DATA RECORDS:
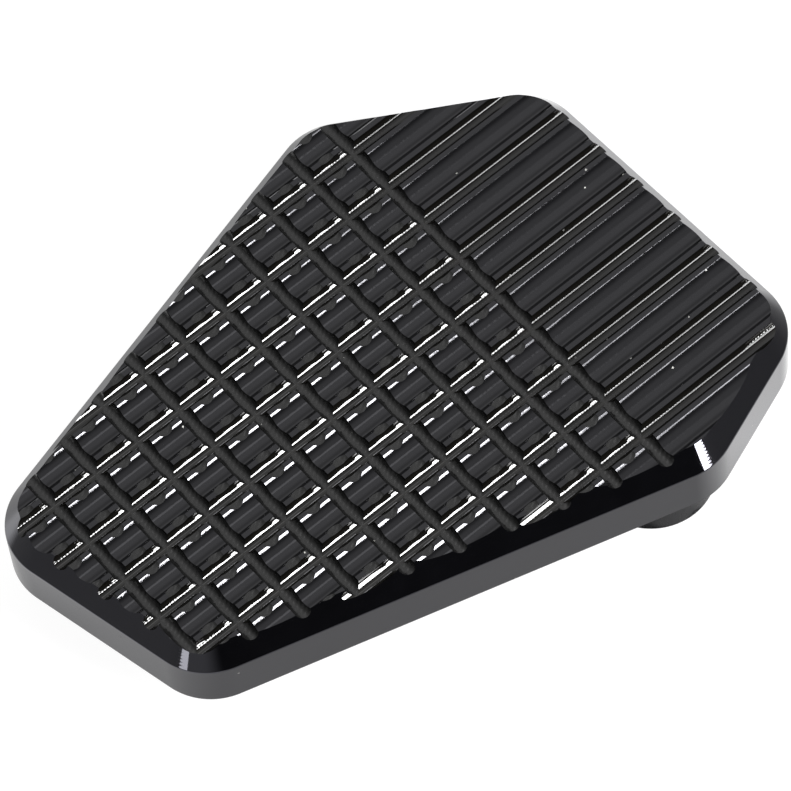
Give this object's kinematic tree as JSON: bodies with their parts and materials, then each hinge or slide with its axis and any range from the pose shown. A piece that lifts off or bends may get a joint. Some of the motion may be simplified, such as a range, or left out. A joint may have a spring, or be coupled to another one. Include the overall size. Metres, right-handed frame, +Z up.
{
  "type": "brake pedal extension",
  "caption": "Six-sided grooved tread plate with a chamfered rim and, beneath it, a round-ended clamp bar that bolts it onto a foot brake pedal tip.",
  "frame": {"origin": "middle of the face that bears on the pedal tip, halfway between the two screws", "axes": "+X along the long grooves towards the wide end, +Y towards the back edge, +Z up out of the tread"},
  "size_m": [0.0682, 0.0515, 0.0123],
  "materials": {
    "plate_anodised": "glossy black anodised",
    "bar_anodised": "satin black anodised",
    "screw_steel": "blackened"
  },
  "bodies": {
    "root": {"pad_plate": "plate_anodised", "clamp_bar": "bar_anodised", "screw_front": "screw_steel", "screw_back": "screw_steel"}
  },
  "joints": []
}
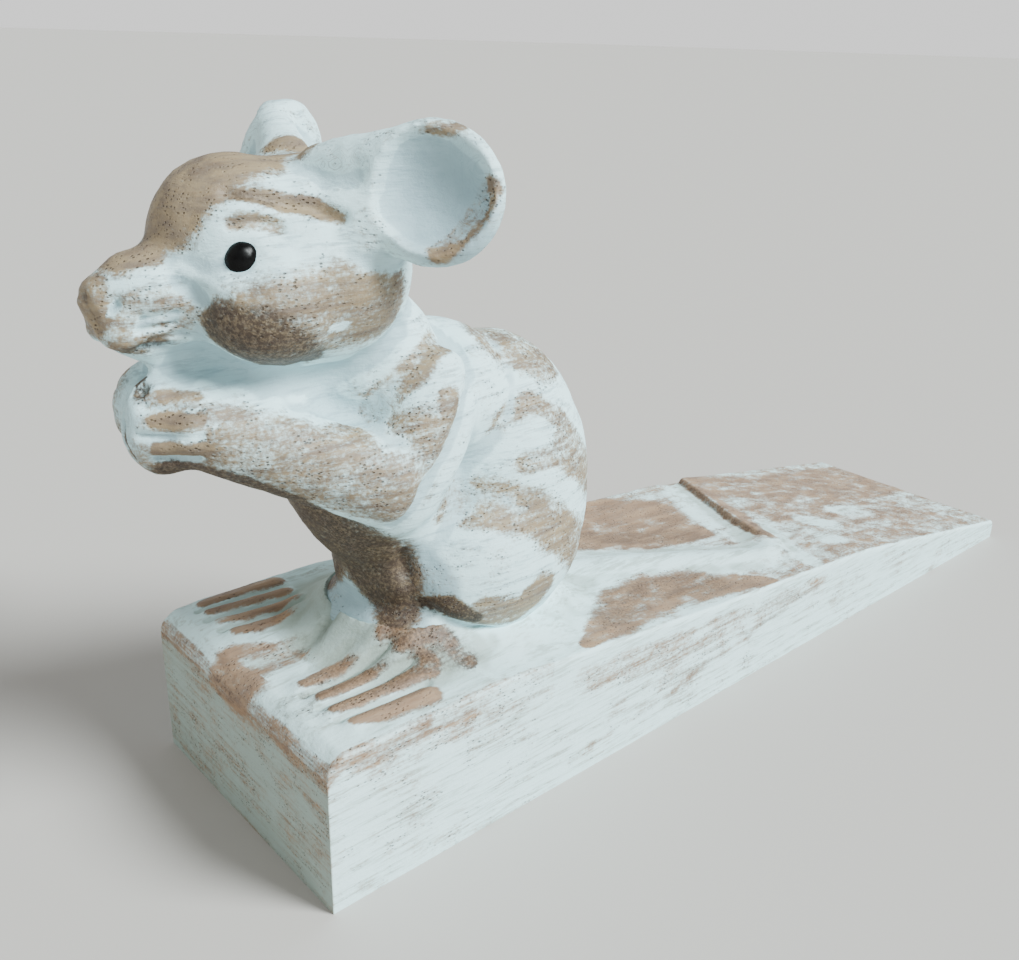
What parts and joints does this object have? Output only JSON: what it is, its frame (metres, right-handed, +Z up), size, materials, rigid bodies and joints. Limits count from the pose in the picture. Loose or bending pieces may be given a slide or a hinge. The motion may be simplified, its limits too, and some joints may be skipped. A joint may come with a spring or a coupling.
{
  "type": "door stop wedge with carved mouse",
  "caption": "Tapered wooden door wedge carved with a sitting mouse on its thick end, paws at its mouth and tail curled in relief, limewashed and sanded back.",
  "frame": {"origin": "middle of the flat underside of the wedge", "axes": "+X from the thick end towards the thin tip, the mouse looks towards -X; +Z up from the floor; -Y is the mouse's left side"},
  "size_m": [0.2252, 0.0546, 0.1122],
  "materials": {
    "wedge_wood": "limewash brushed over light brown wood and sanded back along the edges and the slope",
    "carved_wood": "limewash left in the carved hollows, sanded back to brown wood on the high spots",
    "eye_black": "glossy black"
  },
  "bodies": {
    "root": {"wedge": "wedge_wood", "tail": "wedge_wood", "foot_left": "wedge_wood", "foot_right": "wedge_wood", "torso": "carved_wood", "haunch_left": "carved_wood", "haunch_right": "carved_wood", "arm_left": "carved_wood", "arm_right": "carved_wood", "head": "carved_wood", "ear_left": "carved_wood", "ear_right": "carved_wood", "eye_left": "eye_black", "eye_right": "eye_black"}
  },
  "joints": []
}
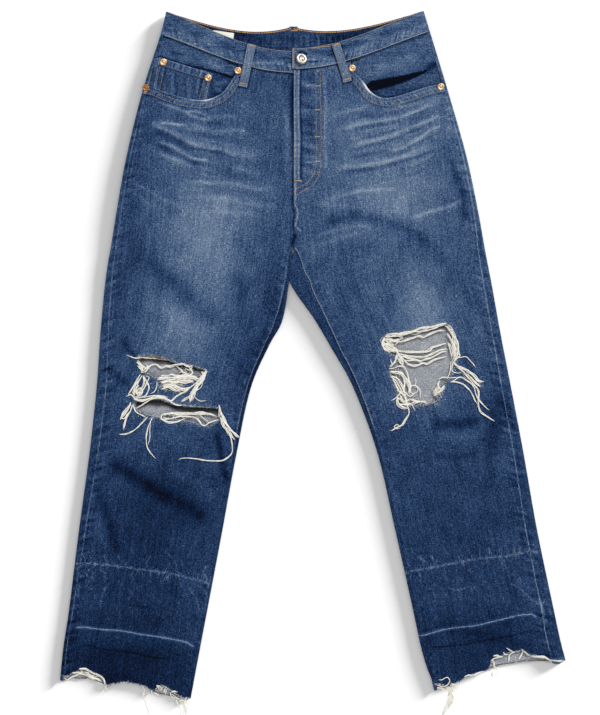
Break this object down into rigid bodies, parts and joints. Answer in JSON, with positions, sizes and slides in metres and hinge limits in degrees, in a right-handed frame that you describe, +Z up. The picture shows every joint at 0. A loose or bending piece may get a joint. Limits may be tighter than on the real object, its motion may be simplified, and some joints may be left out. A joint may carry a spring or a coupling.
{
  "type": "ripped jeans",
  "caption": "Straight-leg jeans in faded blue denim, laid out flat with the front up, torn open at the knees and frayed at the raw hems.",
  "frame": {"origin": "on the surface that the jeans lie on, under the middle of their outline", "axes": "+Y along the garment towards the waist, +X to the wearer's left, +Z up out of the front"},
  "size_m": [0.719, 0.9806, 0.0134],
  "materials": {
    "denim": "indigo twill, washed and faded over the thighs",
    "white_weft": "loose undyed cotton threads",
    "cotton_label": "blank woven cotton",
    "copper": "satin copper",
    "nickel": "worn nickel plate"
  },
  "bodies": {
    "root": {"front_right": "denim", "front_left": "denim", "back_right": "denim", "back_left": "denim", "yoke_right": "denim", "yoke_left": "denim", "waistband": "denim", "belt_loop_front_right": "denim", "belt_loop_front_left": "denim", "belt_loop_back_right": "denim", "belt_loop_back_left": "denim", "belt_loop_back_centre": "denim", "pocket_facing_right": "denim", "pocket_facing_left": "denim", "coin_pocket": "denim", "fly_facing": "denim", "fly_shield": "denim", "back_pocket_right": "denim", "back_pocket_left": "denim", "threads_rip_right_upper": "white_weft", "threads_rip_right_lower": "white_weft", "threads_rip_left": "white_weft", "fringe_hem_right": "white_weft", "fringe_hem_left": "white_weft", "label": "cotton_label", "rivet_coin_side": "copper", "rivet_coin_front": "copper", "rivet_mouth_right_front": "copper", "rivet_mouth_right_side": "copper", "rivet_mouth_left_front": "copper", "rivet_mouth_left_side": "copper", "button_waist": "nickel"}
  },
  "joints": []
}
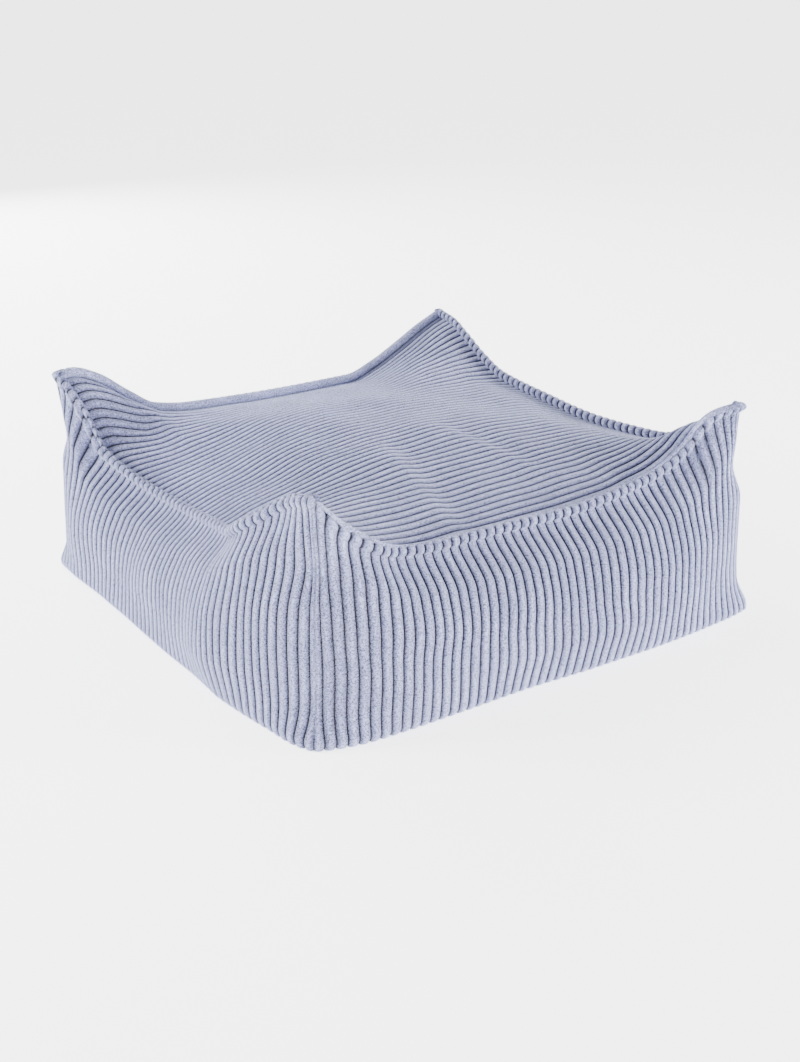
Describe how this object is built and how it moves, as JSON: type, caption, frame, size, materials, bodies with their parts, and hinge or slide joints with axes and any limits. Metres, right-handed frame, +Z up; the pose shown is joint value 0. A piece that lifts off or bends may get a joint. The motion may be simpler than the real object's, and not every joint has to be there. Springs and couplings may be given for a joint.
{
  "type": "floor pouf",
  "caption": "Low square floor pouf with a gently domed top, pointed corner ears, a standing sewn lip round the top edge and wide raised ribs on its top and sides",
  "frame": {"origin": "On the floor, at the middle of the flat underside", "axes": "+Z up; -Y is the broad side that faces the camera on its right, -X the one on its left; X runs along the ribs of the top"},
  "size_m": [0.6587, 0.6557, 0.257],
  "materials": {
    "corduroy": "matte",
    "base_cloth": "matte"
  },
  "bodies": {
    "root": {"filled_body": "base_cloth", "top_panel": "corduroy", "side_panel_front": "corduroy", "side_panel_right": "corduroy", "side_panel_back": "corduroy", "side_panel_left": "corduroy"}
  },
  "joints": []
}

GOAL OF THE EXERCISE:
Reproduce the listing above verbatim, from first line to last.

RESPONSE TO THE EXERCISE:
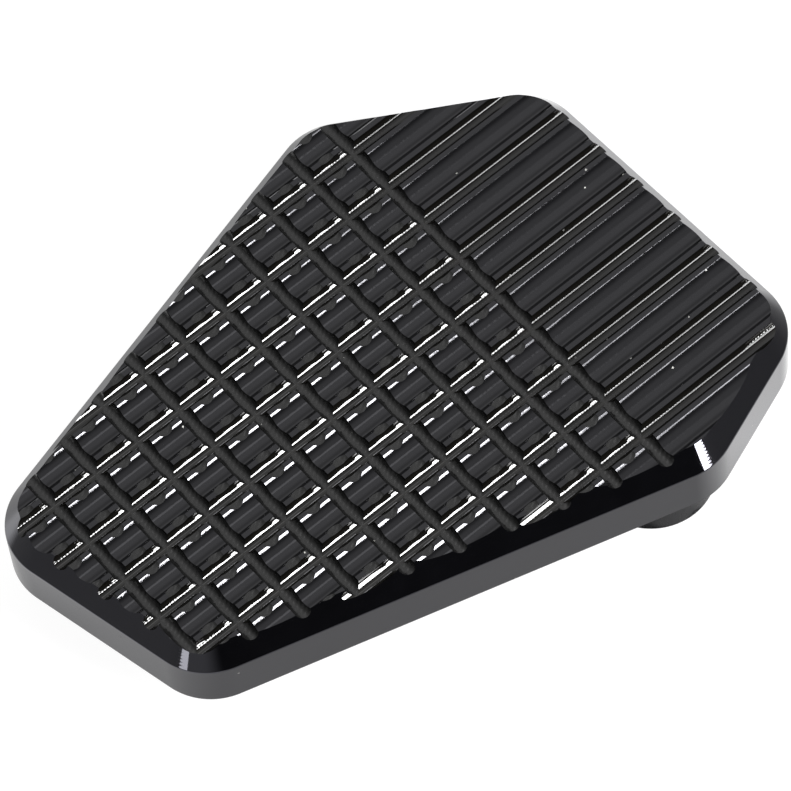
Give this object's kinematic tree as JSON: bodies with their parts and materials, then each hinge or slide with its axis and any range from the pose shown. A piece that lifts off or bends may get a joint. Some of the motion may be simplified, such as a range, or left out. A joint may have a spring, or be coupled to another one. Include the overall size. Metres, right-handed frame, +Z up.
{
  "type": "brake pedal extension",
  "caption": "Six-sided grooved tread plate with a chamfered rim and, beneath it, a round-ended clamp bar that bolts it onto a foot brake pedal tip.",
  "frame": {"origin": "middle of the face that bears on the pedal tip, halfway between the two screws", "axes": "+X along the long grooves towards the wide end, +Y towards the back edge, +Z up out of the tread"},
  "size_m": [0.0682, 0.0515, 0.0123],
  "materials": {
    "plate_anodised": "glossy black anodised",
    "bar_anodised": "satin black anodised",
    "screw_steel": "blackened"
  },
  "bodies": {
    "root": {"pad_plate": "plate_anodised", "clamp_bar": "bar_anodised", "screw_front": "screw_steel", "screw_back": "screw_steel"}
  },
  "joints": []
}
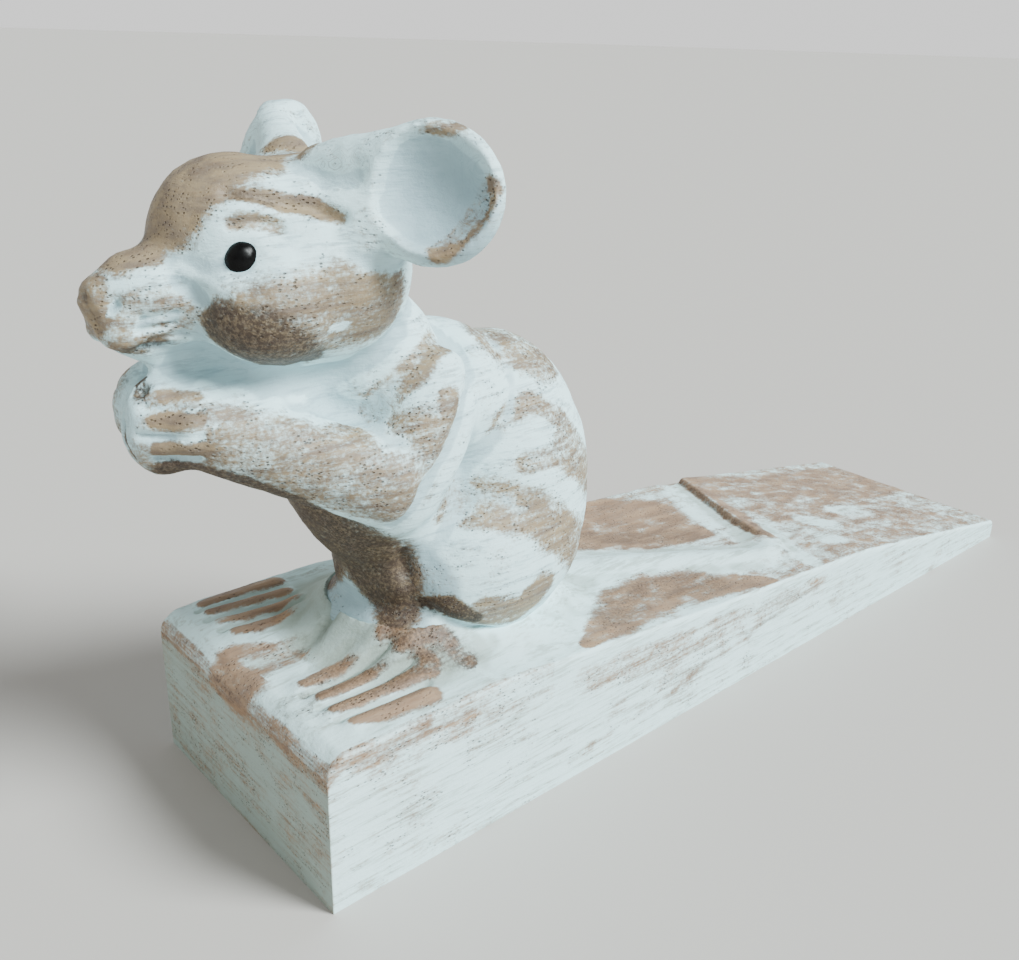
What parts and joints does this object have? Output only JSON: what it is, its frame (metres, right-handed, +Z up), size, materials, rigid bodies and joints. Limits count from the pose in the picture. Loose or bending pieces may be given a slide or a hinge. The motion may be simplified, its limits too, and some joints may be skipped. A joint may come with a spring or a coupling.
{
  "type": "door stop wedge with carved mouse",
  "caption": "Tapered wooden door wedge carved with a sitting mouse on its thick end, paws at its mouth and tail curled in relief, limewashed and sanded back.",
  "frame": {"origin": "middle of the flat underside of the wedge", "axes": "+X from the thick end towards the thin tip, the mouse looks towards -X; +Z up from the floor; -Y is the mouse's left side"},
  "size_m": [0.2252, 0.0546, 0.1122],
  "materials": {
    "wedge_wood": "limewash brushed over light brown wood and sanded back along the edges and the slope",
    "carved_wood": "limewash left in the carved hollows, sanded back to brown wood on the high spots",
    "eye_black": "glossy black"
  },
  "bodies": {
    "root": {"wedge": "wedge_wood", "tail": "wedge_wood", "foot_left": "wedge_wood", "foot_right": "wedge_wood", "torso": "carved_wood", "haunch_left": "carved_wood", "haunch_right": "carved_wood", "arm_left": "carved_wood", "arm_right": "carved_wood", "head": "carved_wood", "ear_left": "carved_wood", "ear_right": "carved_wood", "eye_left": "eye_black", "eye_right": "eye_black"}
  },
  "joints": []
}
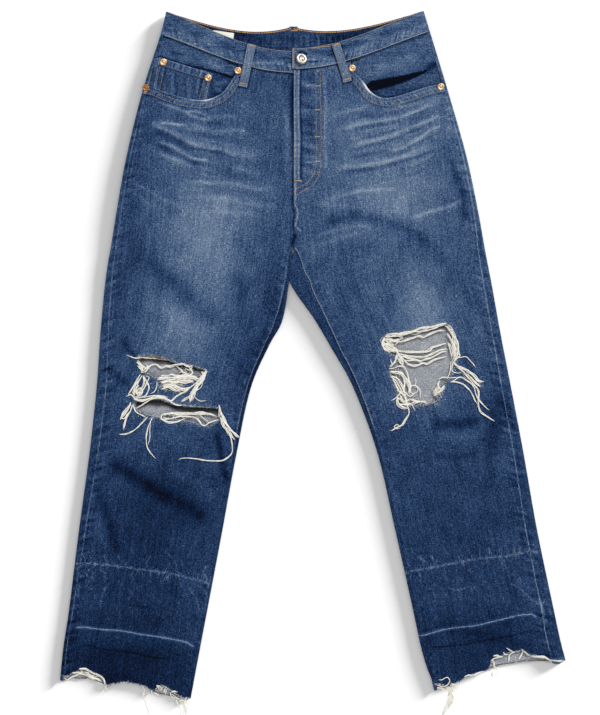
Break this object down into rigid bodies, parts and joints. Answer in JSON, with positions, sizes and slides in metres and hinge limits in degrees, in a right-handed frame that you describe, +Z up. The picture shows every joint at 0. A loose or bending piece may get a joint. Limits may be tighter than on the real object, its motion may be simplified, and some joints may be left out. A joint may carry a spring or a coupling.
{
  "type": "ripped jeans",
  "caption": "Straight-leg jeans in faded blue denim, laid out flat with the front up, torn open at the knees and frayed at the raw hems.",
  "frame": {"origin": "on the surface that the jeans lie on, under the middle of their outline", "axes": "+Y along the garment towards the waist, +X to the wearer's left, +Z up out of the front"},
  "size_m": [0.719, 0.9806, 0.0134],
  "materials": {
    "denim": "indigo twill, washed and faded over the thighs",
    "white_weft": "loose undyed cotton threads",
    "cotton_label": "blank woven cotton",
    "copper": "satin copper",
    "nickel": "worn nickel plate"
  },
  "bodies": {
    "root": {"front_right": "denim", "front_left": "denim", "back_right": "denim", "back_left": "denim", "yoke_right": "denim", "yoke_left": "denim", "waistband": "denim", "belt_loop_front_right": "denim", "belt_loop_front_left": "denim", "belt_loop_back_right": "denim", "belt_loop_back_left": "denim", "belt_loop_back_centre": "denim", "pocket_facing_right": "denim", "pocket_facing_left": "denim", "coin_pocket": "denim", "fly_facing": "denim", "fly_shield": "denim", "back_pocket_right": "denim", "back_pocket_left": "denim", "threads_rip_right_upper": "white_weft", "threads_rip_right_lower": "white_weft", "threads_rip_left": "white_weft", "fringe_hem_right": "white_weft", "fringe_hem_left": "white_weft", "label": "cotton_label", "rivet_coin_side": "copper", "rivet_coin_front": "copper", "rivet_mouth_right_front": "copper", "rivet_mouth_right_side": "copper", "rivet_mouth_left_front": "copper", "rivet_mouth_left_side": "copper", "button_waist": "nickel"}
  },
  "joints": []
}
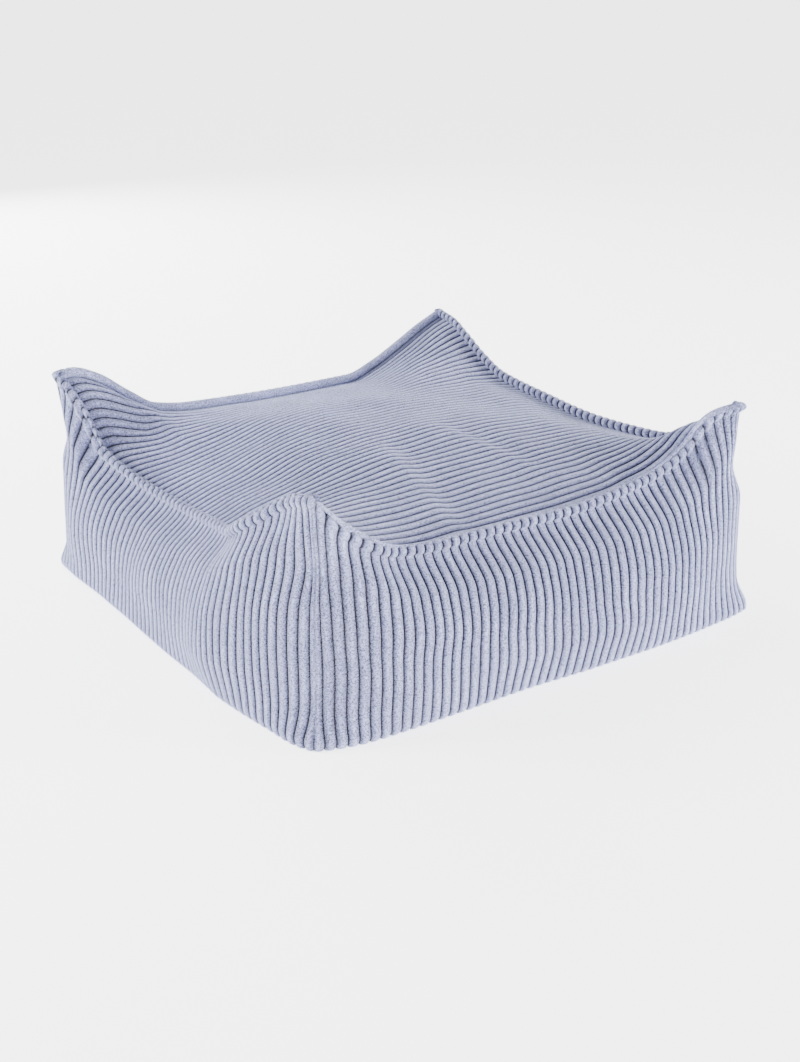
Describe how this object is built and how it moves, as JSON: type, caption, frame, size, materials, bodies with their parts, and hinge or slide joints with axes and any limits. Metres, right-handed frame, +Z up; the pose shown is joint value 0. A piece that lifts off or bends may get a joint. The motion may be simpler than the real object's, and not every joint has to be there. Springs and couplings may be given for a joint.
{
  "type": "floor pouf",
  "caption": "Low square floor pouf with a gently domed top, pointed corner ears, a standing sewn lip round the top edge and wide raised ribs on its top and sides",
  "frame": {"origin": "On the floor, at the middle of the flat underside", "axes": "+Z up; -Y is the broad side that faces the camera on its right, -X the one on its left; X runs along the ribs of the top"},
  "size_m": [0.6587, 0.6557, 0.257],
  "materials": {
    "corduroy": "matte",
    "base_cloth": "matte"
  },
  "bodies": {
    "root": {"filled_body": "base_cloth", "top_panel": "corduroy", "side_panel_front": "corduroy", "side_panel_right": "corduroy", "side_panel_back": "corduroy", "side_panel_left": "corduroy"}
  },
  "joints": []
}